Ungläubig blieben sie auf der Schwelle stehen und starrten ins Büro.
“Mein Gott”, flüsterte der Kriminalchef.
Hinter dem Tisch saß Harry Hole in einem T-Shirt und mit einem Gummiband um seinen rechten Oberarm. Sein Kopf war nach vorne gesackt. Aus der Haut unmittelbar unter dem Gummiband ragte eine Spritze mit durchsichtigem Inhalt. Sogar von der Tür aus sahen sie die zahlreichen roten Einstichstellen auf der milchweißen Haut.
“Was zum Teufel tun Sie da?”, fauchte der Kriminalchef, schob Hagen ins Büro und zog ruckartig die Tür hinter sich zu.
Harrys Kopf fuhr hoch, und er sah sie abwesend an. Da bemerkte Hagen die Stoppuhr in seiner Hand. Plötzlich riss Harry die Spritze heraus, blickte auf den verbliebenen Inhalt, warf sie weg und notierte etwas auf einem Zettel.
“Das … das macht uns die Sache noch leichter, Hole”, stammelte der Kriminalchef. “Denn wir haben schlechte Neuigkeiten.”
“Ich habe schlechte Neuigkeiten, meine Herren”, eröffnete Harry den Männern, zog einen Wattebausch aus dem Beutel auf dem Tisch und drückte ihn fest auf seinen Unterarm. “Idar Vetlesen kann sich unmöglich selbst das Leben genommen haben. Und Sie verstehen sicher, was das bedeutet?”
Gunnar Hagen verspürte einen seltsamen Drang zu lachen. Die ganze Situation erschien ihm derart absurd, dass sein Hirn einfach zu keiner adäquaten Reaktion in der Lage war. Und dem Gesicht des Kriminalchefs entnahm er, dass auch er nicht wusste, was er tun sollte.

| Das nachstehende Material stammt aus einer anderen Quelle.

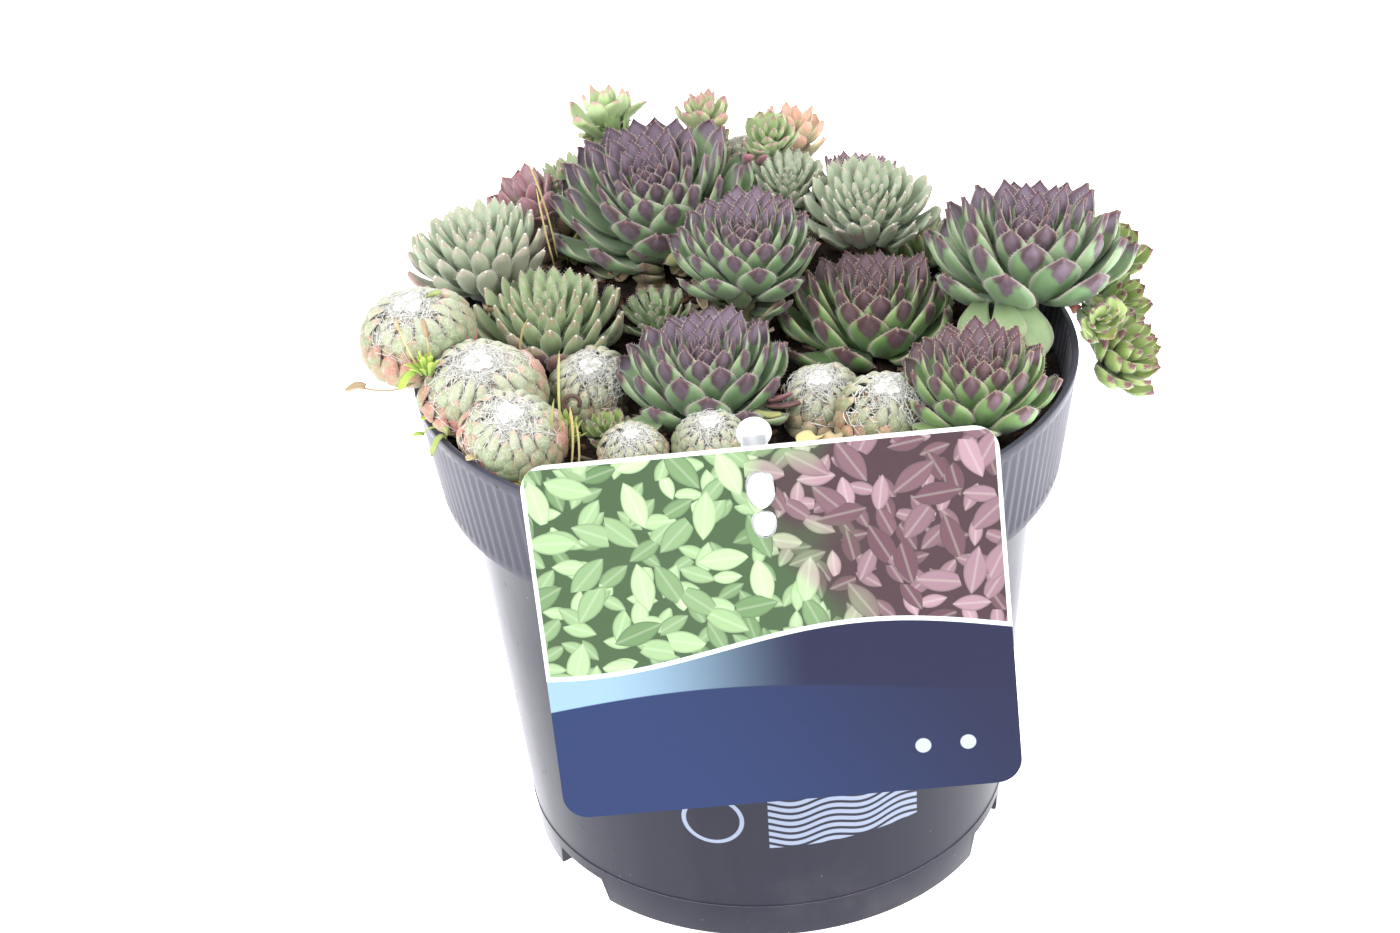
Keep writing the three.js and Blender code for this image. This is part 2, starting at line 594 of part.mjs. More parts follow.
// An upright oval that is narrower at its foot, with its middle at the given height.
function eggOutline(width, length, middle, Kind) {
  const outline = new Kind();
  const half = width / 2;
  const top = middle + length / 2;
  const foot = middle - length / 2;
  const waist = middle + length * 0.1;
  outline.moveTo(0, foot);
  outline.bezierCurveTo(half * 0.7, foot, half, middle - length * 0.2, half, waist);
  outline.bezierCurveTo(half, top - length * 0.1, half * 0.6, top, 0, top);
  outline.bezierCurveTo(-half * 0.6, top, -half, top - length * 0.1, -half, waist);
  outline.bezierCurveTo(-half, middle - length * 0.2, -half * 0.7, foot, 0, foot);
  return outline;
}

// Turns a piece drawn on the label's face, with the middle of its top edge at zero, into its place.
function ontoLabel(geometry) {
  const rad = THREE.MathUtils.degToRad;
  geometry.rotateZ(rad(LABEL_ROLL)).rotateX(Math.PI / 2 - rad(LABEL_TILT)).rotateZ(rad(LABEL_YAW));
  return geometry.translate(...LABEL_TOP);
}

function makeLabel() {
  const w = LABEL_WIDTH / 2;
  const c = LABEL_CORNER;
  const outline = new THREE.Shape();
  outline.moveTo(-w + c, 0);
  outline.absarc(-w + c, -c, c, Math.PI / 2, Math.PI, false);
  outline.absarc(-w + c, -LABEL_LENGTH + c, c, Math.PI, Math.PI * 1.5, false);
  outline.absarc(w - c, -LABEL_LENGTH + c, c, Math.PI * 1.5, Math.PI * 2, false);
  outline.absarc(w - c, -c, c, 0, Math.PI / 2, false);
  for (const hole of [UPPER_HOLE, LOWER_HOLE]) {
    outline.holes.push(eggOutline(hole.width, hole.length, -hole.below, THREE.Path));
  }
  const options = { depth: LABEL_THICKNESS, bevelEnabled: false, curveSegments: 4 };
  const geometry = new THREE.ExtrudeGeometry(outline, options).translate(0, 0, -LABEL_THICKNESS);
  return toMesh('label', 'label', toSolid(ontoLabel(geometry)), new THREE.Vector3(...LABEL_TOP));
}

// A knob of the stake that stands through a hole of the label.
function knob(hole, proud) {
  const slack = 2 * TOUCH_GAP;
  const outline = eggOutline(hole.width - slack, hole.length - slack, -hole.below, THREE.Shape);
  const back = LABEL_THICKNESS + TOUCH_GAP + TONGUE_THICKNESS * 0.9;
  const options = { depth: back + proud, bevelEnabled: false, curveSegments: 4 };
  return toSolid(ontoLabel(new THREE.ExtrudeGeometry(outline, options).translate(0, 0, -back)));
}

// The tongue behind the label that joins the knobs.
function tongue() {
  const top = -(UPPER_HOLE.below - UPPER_HOLE.length / 2);
  const foot = -(LOWER_HOLE.below + LOWER_HOLE.length / 2);
  const geometry = new THREE.BoxGeometry(STAKE_WIDTH, top - foot, TONGUE_THICKNESS);
  const back = LABEL_THICKNESS + TOUCH_GAP + TONGUE_THICKNESS / 2;
  return toSolid(ontoLabel(geometry.translate(0, (top + foot) / 2, -back)));
}

// The bridge that carries the tongue over the rim.
function bridge() {
  const { width, length, height, middle, aboveRim } = BRIDGE;
  const geometry = new THREE.BoxGeometry(width, length, height);
  return toSolid(geometry.translate(STAKE_TOP[0], middle, RIM_HEIGHT + aboveRim));
}

function makeStake() {
  const top = new THREE.Vector3(...STAKE_TOP);
  const foot = new THREE.Vector3(...STAKE_FOOT);
  const up = top.clone().sub(foot);
  const length = up.length();
  const outline = new THREE.Shape([
    new THREE.Vector2(0, 0),
    new THREE.Vector2(STAKE_WIDTH / 2, STAKE_WIDTH),
    new THREE.Vector2(STAKE_WIDTH / 2, length),
    new THREE.Vector2(-STAKE_WIDTH / 2, length),
    new THREE.Vector2(-STAKE_WIDTH / 2, STAKE_WIDTH),
  ]);
  const head = eggOutline(STAKE_HEAD.width, STAKE_HEAD.length, length - 0.6, THREE.Shape);
  const options = { depth: STAKE_THICKNESS, bevelEnabled: false, curveSegments: 5 };
  const lean = Math.atan2(foot.y - top.y, up.z);
  const parts = [outline, head].map((shape) => {
    const geometry = new THREE.ExtrudeGeometry(shape, options).translate(0, 0, -STAKE_THICKNESS / 2);
    geometry.rotateX(Math.PI / 2 + lean).translate(...STAKE_FOOT);
    return toSolid(geometry);
  });
  parts.push(bridge(), tongue());
  parts.push(knob(UPPER_HOLE, UPPER_KNOB_PROUD), knob(LOWER_HOLE, LOWER_KNOB_PROUD));
  return toMesh('label_stake', 'stake', mainBody(join(parts)), top);
}

function stakeSlot() {
  const top = new THREE.Vector3(...STAKE_TOP);
  const foot = new THREE.Vector3(...STAKE_FOOT);
  const length = top.distanceTo(foot);
  const room = 2 * HOLE_SLACK;
  const geometry = new THREE.BoxGeometry(STAKE_WIDTH + room, length, STAKE_THICKNESS + room);
  geometry.translate(0, length / 2 - HOLE_SLACK, 0);
  const lean = Math.atan2(foot.y - top.y, top.z - foot.z);
  return toSolid(geometry.rotateX(Math.PI / 2 + lean).translate(...STAKE_FOOT));
}

// ---------------------------------------------------------------- pebbles

function makePebble({ name, at, size }) {
  const geometry = new THREE.IcosahedronGeometry(1, 0);
  const face = new THREE.Vector3(1, 1, 1).normalize();
  const faceDown = new THREE.Quaternion().setFromUnitVectors(face, new THREE.Vector3(0, 0, -1));
  geometry.applyQuaternion(faceDown).scale(size[0] / 2, size[1] / 2, size[2] / 2);
  geometry.computeBoundingBox();
  const rest = soilHeight(...at) + TOUCH_GAP;
  const place = new THREE.Vector3(at[0], at[1], rest - geometry.boundingBox.min.z);
  return toMesh(name, 'stone', toSolid(geometry.translate(...place)), place);
}

// ---------------------------------------------------------------- the whole

const plants = PLANTS.map(placed);
const branchChicks = BRANCH_CHICKS.map(placed);
const neighbours = [...plants, ...branchChicks];

const hensAndChicks = new THREE.Group();
hensAndChicks.add(makePot());
hensAndChicks.add(makeSoil([...plants.map(stemHole), branchHole(), stakeSlot()]));
for (const plant of plants) {
  const planes = [...neighbourPlanes(plant, neighbours), ...rimPlanes(plant)];
  const solid = join([makeRosette(plant, planes), makeStem(plant)]);
  hensAndChicks.add(toMesh(plant.name, plant.paint, mainBody(solid), plant.centre));
}
hensAndChicks.add(makeBranch(branchChicks, neighbours));
hensAndChicks.add(makeLabel());
hensAndChicks.add(makeStake());
for (const pebble of PEBBLES) hensAndChicks.add(makePebble(pebble));

export default hensAndChicks;
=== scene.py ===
"""Hens and chicks: the finish of a pot of houseleeks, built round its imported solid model.

Tables and sums below are in millimetres, as the solid model's source is, and meshes are made in
metres. The pot's axis is the Z axis, and the plant label faces -Y.
"""

import copy
import math

import bpy
import numpy as np
from mathutils import Matrix, Vector


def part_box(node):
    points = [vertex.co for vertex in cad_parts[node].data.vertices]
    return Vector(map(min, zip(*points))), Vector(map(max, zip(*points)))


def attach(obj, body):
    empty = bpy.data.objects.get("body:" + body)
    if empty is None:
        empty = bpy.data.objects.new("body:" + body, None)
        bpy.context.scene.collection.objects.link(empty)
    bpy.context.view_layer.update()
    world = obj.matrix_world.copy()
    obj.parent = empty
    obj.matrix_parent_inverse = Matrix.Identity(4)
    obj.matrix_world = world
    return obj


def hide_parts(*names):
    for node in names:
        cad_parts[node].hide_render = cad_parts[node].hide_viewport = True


bl_info = {
    "name": "Hens and Chicks",
    "version": (1, 0, 0),
    "blender": (4, 5, 0),
    "location": "View3D > Sidebar > Hens and Chicks",
    "description": "Models a pot of houseleeks with its plant label",
    "category": "Object",
}

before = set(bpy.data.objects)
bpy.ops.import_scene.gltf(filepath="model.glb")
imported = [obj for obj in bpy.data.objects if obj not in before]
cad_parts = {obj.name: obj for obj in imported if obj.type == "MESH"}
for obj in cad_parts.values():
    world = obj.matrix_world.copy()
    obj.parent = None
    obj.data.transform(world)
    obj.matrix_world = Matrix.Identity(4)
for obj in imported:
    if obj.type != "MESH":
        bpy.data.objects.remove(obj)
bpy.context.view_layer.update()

MM = 0.001

# ---------------------------------------------------------------- sizes

RIM_HEIGHT = round(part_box("pot")[1].z / MM, 3)
RIM_RADIUS = 65.0
COLLAR_HEIGHT = 23.4
COLLAR_FOOT = RIM_HEIGHT - COLLAR_HEIGHT
COLLAR_FOOT_RADIUS = 61.7
NECK_RADIUS = 56.6
BASE_RADIUS = 49.5
WALL = 1.5
INNER_RIM = RIM_RADIUS - WALL
FOOT_RING_WIDTH = 4.6
CENTRE_PAD_RADIUS = 18.0
RECESS_HEIGHT = 3.5
FLOOR_TOP = 5.6
DRAIN_HOLES = 5
DRAIN_HOLE_RADIUS = 3.5
DRAIN_CIRCLE_RADIUS = 32.0
NOTCH_CENTRES = (-54, 64, 185)
NOTCH_HALF_ANGLE = 8
NOTCH_HEIGHT = 5.3
NOTCH_DEPTH = 4.3
NOTCH_FLARE = 1.25

SOIL_BELOW_RIM = 9.0
MOUND_RISE = 15.0
MOUND_CENTRE = (-4.0, 44.0)
MOUND_SPREAD = (34.0, 16.0)

LABEL_TOP = Vector((-0.4, -66.5, RIM_HEIGHT + 15.8))
LABEL_WIDTH = 82.5
LABEL_THICKNESS = 0.6
LABEL_TILT = 10.5
LABEL_ROLL = 3.0
LABEL_YAW = -2.7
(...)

Harry warf einen Blick auf die Uhr und stand auf. “Kommen Sie in einer Stunde ins Sitzungszimmer, dann werde ich Ihnen erläutern, warum”, kündigte er an. “Vorher muss ich aber noch ein paar andere Dinge erledigen.”
Der Hauptkommissar schob sich eilig an seinen beiden verblüfften Vorgesetzten vorbei, öffnete die Tür und verschwand mit langen, festen Schritten über den Flur.
Eine Stunde und vier Minuten später betrat Gunnar Hagen in Begleitung des Kriminalchefs und des Polizeipräsidenten das Sitzungszimmer; sie suchten sich ein paar Stehplätze. Es war totenstill. Der Raum war brechend voll. Alle Leute von Lepsviks Sonderkommission und auch Harrys eigene kleine Truppe waren gekommen. Nur Harry Holes Stimme war zu hören. Auf der Leinwand prangte ein Bild von Idar Vetlesen, wie sie ihn in der Curlinghalle gefunden hatten.
“Wie Sie sehen können, hält Vetlesen die Spritze in der rechten Hand”, sagte Harry Hole. “Daran ist nichts Auffälliges, da er Rechtshänder ist. Aber bei seinen Stiefeln bin ich stutzig geworden, sehen Sie hier.”
Ein weiteres Bild zeigte die Stiefel in Großaufnahme.
“Diese Stiefel sind das einzige wirkliche Indiz, das wir haben. Aber das reicht ja. Weil die Abdrücke mit denen übereinstimmen, die wir oben in Sollihogda gefunden haben. Aber schauen Sie sich bitte mal die Schnürriemen an.” Hole zeigte mit einem Stab auf das Foto. “Ich habe das gestern mit meinen eigenen Stiefeln getestet. Wenn der Knoten so rum sein soll, muss ich ihn genau andersrum binden, als ich es sonst tue. Als ob ich Linkshänder wäre. Oder ich stelle mich vor den Stiefel und binde ihn so, als würde ich zum Beispiel jemand anders die Schuhe zuschnüren.